Adi mengaku sudah berupaya menghubungi KBRI untuk bisa difasilitasi kembali ke Tanah Air, namun hingga kini juga belum mendapatkan kabar baik dan kepastian kapan bisa kembali.

Selain itu, dia juga menempuh berbagai cara agar bisa kembali ke Indonesia, termasuk upaya ikut pesawat evakuasi berbayar dari pemerintah Jepang, karena waktu itu ada penerbangan langsung dari Tokyo ke Jakarta, namun upaya tersebut tidak berhasil.

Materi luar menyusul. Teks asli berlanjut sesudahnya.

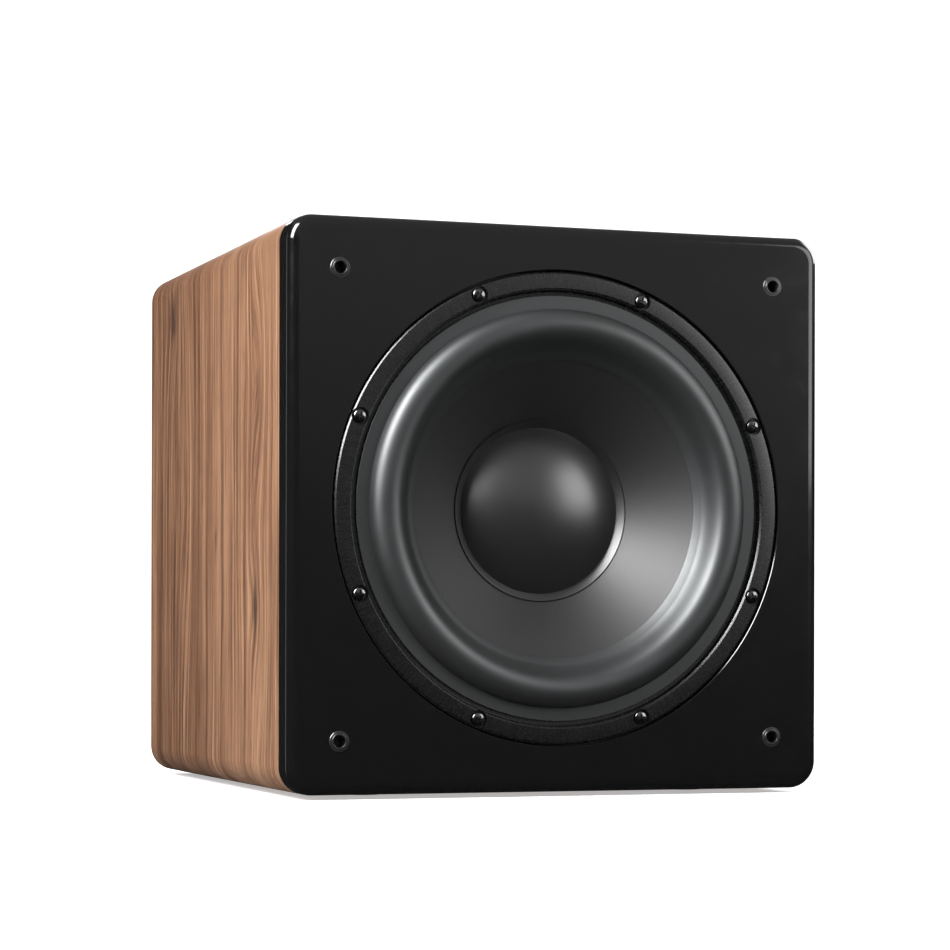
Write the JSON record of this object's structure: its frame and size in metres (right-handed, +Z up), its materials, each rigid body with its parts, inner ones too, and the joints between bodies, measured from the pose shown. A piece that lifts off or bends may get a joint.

Dia berharap Pemerintah Indonesia memperhatikan nasibnya dengan menyediakan pesawat evakuasi, baik itu dari dana negara ataupun bayar sendiri. "Semakin lama di sini, semakin banyak biaya hidup yang kami keluarkan, ditambah kondisi psikis yang terus memburuk," katanya.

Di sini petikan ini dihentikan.